Backing, Momentum, and Category Ownership
The investors behind this Series B weren’t drawn by a beverage - they were drawn by market ownership. CAVU Consumer Partners has historically backed category creators, companies that introduce ideas large enough to build industries around. Torch Capital and Midnight Ventures are known for focusing on consumers who merge lifestyle and wellness. Craig Kallman brings cultural influence from the entertainment world, a strategic advantage for a brand built on mood and identity.
With this combination of capital and expertise, Recess is positioned to move from recognizable to unavoidable.
A Market That’s Already Shifting: Calm Is Becoming a Consumer Priority
The timing of Recess’ Series B aligns with a clear movement happening throughout the beverage and wellness landscape. For years, the category has been dominated by drinks promising stimulation - more focus, more energy, more output. But consumers are pushing back. The market is no longer chasing intensity. It’s chasing balance.
Industry research reinforces the shift. The relaxation beverage segment, once considered niche, is expanding at an extraordinary pace, growing from $368 million in 2021 to a projected $1.27 billion by 2030, reflecting an estimated 15% CAGR. Meanwhile, the broader functional beverage market continues its upward trajectory as more consumers seek drinks that support mental well-being, mood regulation, and stress relief. At the same time, the non-alcoholic and sobriety-curious movement is accelerating - especially among Gen Z, the first generation to consistently consume less alcohol than those before them.
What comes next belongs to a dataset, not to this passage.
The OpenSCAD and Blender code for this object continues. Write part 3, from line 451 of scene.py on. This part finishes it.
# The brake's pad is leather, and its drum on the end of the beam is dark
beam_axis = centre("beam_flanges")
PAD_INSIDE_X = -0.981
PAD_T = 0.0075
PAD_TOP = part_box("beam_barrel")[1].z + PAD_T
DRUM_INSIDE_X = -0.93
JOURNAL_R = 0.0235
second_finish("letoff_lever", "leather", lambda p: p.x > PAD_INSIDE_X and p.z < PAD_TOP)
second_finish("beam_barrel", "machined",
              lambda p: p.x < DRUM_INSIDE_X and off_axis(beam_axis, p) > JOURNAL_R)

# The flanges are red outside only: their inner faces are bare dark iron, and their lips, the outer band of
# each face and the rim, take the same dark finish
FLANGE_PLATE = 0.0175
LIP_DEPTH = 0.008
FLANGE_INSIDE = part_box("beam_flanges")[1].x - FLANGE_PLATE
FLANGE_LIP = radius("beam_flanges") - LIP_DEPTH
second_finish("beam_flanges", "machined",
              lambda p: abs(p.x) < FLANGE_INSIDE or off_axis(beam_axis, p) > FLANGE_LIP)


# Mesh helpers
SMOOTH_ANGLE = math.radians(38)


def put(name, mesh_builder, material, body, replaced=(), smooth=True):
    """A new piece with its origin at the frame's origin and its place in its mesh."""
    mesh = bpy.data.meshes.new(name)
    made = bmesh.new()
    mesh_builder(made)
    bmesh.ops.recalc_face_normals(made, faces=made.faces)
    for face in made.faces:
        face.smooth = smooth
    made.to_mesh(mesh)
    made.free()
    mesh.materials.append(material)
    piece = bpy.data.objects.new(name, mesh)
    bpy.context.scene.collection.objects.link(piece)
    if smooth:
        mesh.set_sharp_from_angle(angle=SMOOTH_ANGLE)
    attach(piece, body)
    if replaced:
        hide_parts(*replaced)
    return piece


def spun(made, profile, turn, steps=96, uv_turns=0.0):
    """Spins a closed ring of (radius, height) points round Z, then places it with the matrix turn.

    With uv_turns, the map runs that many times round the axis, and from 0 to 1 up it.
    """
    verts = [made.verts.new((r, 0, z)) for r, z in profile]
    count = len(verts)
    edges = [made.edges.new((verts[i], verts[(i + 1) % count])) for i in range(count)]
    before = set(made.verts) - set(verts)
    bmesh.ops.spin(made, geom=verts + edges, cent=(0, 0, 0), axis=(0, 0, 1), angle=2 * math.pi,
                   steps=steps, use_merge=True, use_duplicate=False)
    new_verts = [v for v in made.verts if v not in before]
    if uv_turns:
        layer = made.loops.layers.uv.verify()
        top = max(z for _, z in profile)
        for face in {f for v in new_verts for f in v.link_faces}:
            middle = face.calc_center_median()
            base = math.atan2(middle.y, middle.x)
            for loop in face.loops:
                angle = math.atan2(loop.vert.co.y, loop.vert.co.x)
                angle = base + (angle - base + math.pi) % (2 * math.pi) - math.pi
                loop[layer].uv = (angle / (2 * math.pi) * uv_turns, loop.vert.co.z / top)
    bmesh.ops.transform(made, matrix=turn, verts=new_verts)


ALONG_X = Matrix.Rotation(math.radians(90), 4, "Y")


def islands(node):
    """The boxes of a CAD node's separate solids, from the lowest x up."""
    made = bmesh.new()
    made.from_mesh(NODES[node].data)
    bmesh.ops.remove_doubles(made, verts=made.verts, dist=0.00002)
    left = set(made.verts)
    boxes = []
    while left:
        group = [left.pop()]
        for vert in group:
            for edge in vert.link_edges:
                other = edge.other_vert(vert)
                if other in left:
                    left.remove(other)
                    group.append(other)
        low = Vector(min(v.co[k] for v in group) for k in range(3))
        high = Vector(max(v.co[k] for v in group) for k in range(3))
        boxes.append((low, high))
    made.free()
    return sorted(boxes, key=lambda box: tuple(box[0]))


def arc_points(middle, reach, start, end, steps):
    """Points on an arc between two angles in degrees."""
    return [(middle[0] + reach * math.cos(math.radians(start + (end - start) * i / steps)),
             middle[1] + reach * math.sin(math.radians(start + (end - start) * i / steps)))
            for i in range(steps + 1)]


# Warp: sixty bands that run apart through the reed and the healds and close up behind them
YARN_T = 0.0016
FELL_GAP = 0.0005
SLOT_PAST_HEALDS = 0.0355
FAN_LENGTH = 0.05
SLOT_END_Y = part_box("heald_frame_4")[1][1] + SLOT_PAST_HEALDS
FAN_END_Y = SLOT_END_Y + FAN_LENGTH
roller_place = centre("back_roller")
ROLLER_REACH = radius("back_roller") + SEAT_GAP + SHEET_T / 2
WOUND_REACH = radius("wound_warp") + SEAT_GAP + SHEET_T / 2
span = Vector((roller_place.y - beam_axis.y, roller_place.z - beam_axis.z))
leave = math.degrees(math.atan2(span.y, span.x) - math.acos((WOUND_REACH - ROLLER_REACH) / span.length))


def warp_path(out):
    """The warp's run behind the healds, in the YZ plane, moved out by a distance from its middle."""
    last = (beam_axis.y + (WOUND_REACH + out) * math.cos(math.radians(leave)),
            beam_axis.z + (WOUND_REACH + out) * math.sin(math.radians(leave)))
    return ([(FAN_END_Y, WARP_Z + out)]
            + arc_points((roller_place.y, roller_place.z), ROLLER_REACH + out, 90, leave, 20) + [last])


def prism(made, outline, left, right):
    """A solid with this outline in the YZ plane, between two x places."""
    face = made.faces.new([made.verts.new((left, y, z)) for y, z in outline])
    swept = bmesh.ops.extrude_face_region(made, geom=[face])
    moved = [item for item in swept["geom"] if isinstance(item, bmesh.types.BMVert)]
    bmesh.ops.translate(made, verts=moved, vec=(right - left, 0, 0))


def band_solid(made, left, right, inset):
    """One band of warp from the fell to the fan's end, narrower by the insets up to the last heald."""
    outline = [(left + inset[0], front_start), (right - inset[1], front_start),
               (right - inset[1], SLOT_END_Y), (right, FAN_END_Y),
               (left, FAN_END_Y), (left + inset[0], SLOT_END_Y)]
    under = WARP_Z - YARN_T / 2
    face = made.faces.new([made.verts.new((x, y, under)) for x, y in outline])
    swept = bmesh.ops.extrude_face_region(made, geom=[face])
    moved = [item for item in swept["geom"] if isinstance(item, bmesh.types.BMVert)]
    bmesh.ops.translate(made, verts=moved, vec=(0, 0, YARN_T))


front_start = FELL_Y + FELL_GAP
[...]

Consumers aren’t chasing a temporary high or a caffeinated jolt. They’re searching for products that help them feel steady, regulated, and emotionally clear. Recess isn’t capitalizing on a passing trend. It’s sitting at the forefront of a cultural and behavioral transition - one where calm becomes the new currency.
What Comes Next for Recess
With $30 million in new capital, Recess plans to expand nationwide into major retailers and increase digital and subscription growth. The company is preparing to scale distribution the same way it scaled its identity - intentionally.
Key focuses include:
– Expanding into new national retail chains
– Growing e-commerce and subscription-based recurring revenue
– Developing additional calm-forward product formats
– Increasing cultural partnerships in lifestyle, wellness, and entertainment
Recess isn’t chasing market share. It is owning emotional space. What Red Bull did for energy, Recess is doing for equilibrium.
Final Thoughts
Recess securing $30 million is not just a testament to product-market fit. It’s confirmation that consumers are actively seeking alternatives to anxiety, overstimulation, and burnout. The company didn’t wait for a category to exist. It created one. With product expansion, cultural momentum, and capital to fuel growth, Recess is positioned to become the defining brand of the calm lifestyle movement.
In a world addicted to acceleration, Recess gives consumers permission to pause.